За эти годы я видела множество репортажей из Айовы о кандидатах в президенты, которые неловко подсаживаются за столы к непритязательным гражданам, пьют кофе в закусочных, глупо позируют перед статуей коровы из сливочного масла или жуют что-то жареное на городской ярмарке. Чего в этом было больше – работы с избирателями или просто эффектного выхода, – я не могу сказать.
Советники Барака пытались помочь мне раскрыть тайну Айовы, объясняя, что моя миссия – в первую очередь общение с демократами во всех уголках штата, я должна обращаться к небольшим группам, активизировать работу добровольцев и пытаться привлечь лидеров сообщества. Айовцы, говорили советники, серьезно относятся к своей роли политических законодателей моды. Они готовятся, изучая биографии и программы кандидатов, и задают серьезные политические вопросы. Они привыкли к осторожным ухаживаниям кандидатов, но их вряд ли можно завоевать улыбкой и рукопожатием. Некоторые из айовцев месяцами ждут личной беседы с каждым кандидатом, прежде чем наконец выбрать одного из них. Но мне не сказали, каким должно быть мое послание в Айове. Мне не дали ни сценария, ни тезисов, ни советов. Я решила, что сама разберусь.

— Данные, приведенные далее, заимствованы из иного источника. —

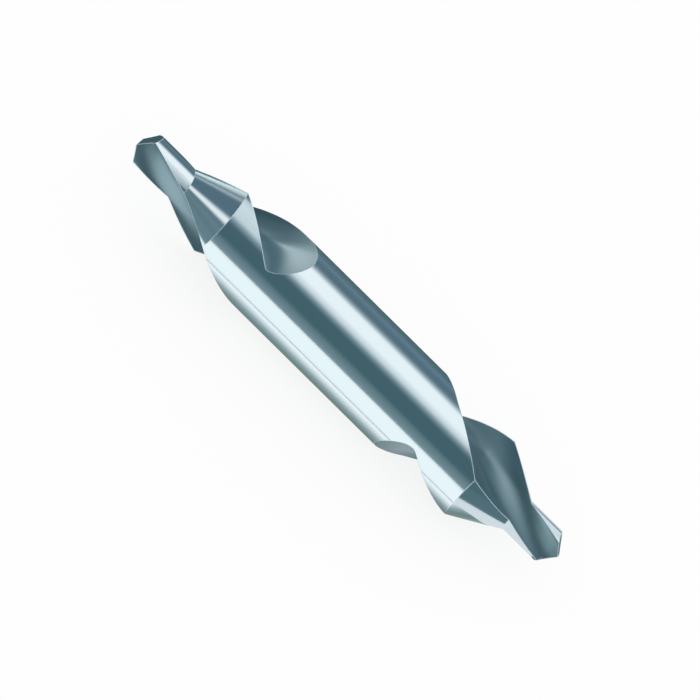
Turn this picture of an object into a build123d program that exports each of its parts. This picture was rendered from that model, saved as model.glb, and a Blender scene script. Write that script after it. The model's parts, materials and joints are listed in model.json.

Мое первое сольное мероприятие состоялось в начале апреля в скромном доме в Де-Мойне. Несколько десятков человек собрались в гостиной, сидя на диванах и складных стульях, принесенных специально по этому случаю, в то время как другие сидели, скрестив ноги, на полу. Я осматривалась, готовясь заговорить. То, что я заметила, вероятно, не должно было меня удивить, но тем не менее я поразилась. На столиках были разложены такие же белые вязаные салфетки, что и у бабушки Шилдс. Я заметила фарфоровые статуэтки, выглядевшие точно так же, как те, что Робби держала на полках первого этажа дома на Эвклид-авеню. Мужчина в первом ряду тепло улыбался мне. Я была в Айове, но у меня было отчетливое ощущение, что я дома. Жители Айовы, как я поняла, похожи на Шилдсов и Робинсонов. Они не терпели дураков и не доверяли людям, строящим из себя невесть что. Они чуяли фальшивку за милю.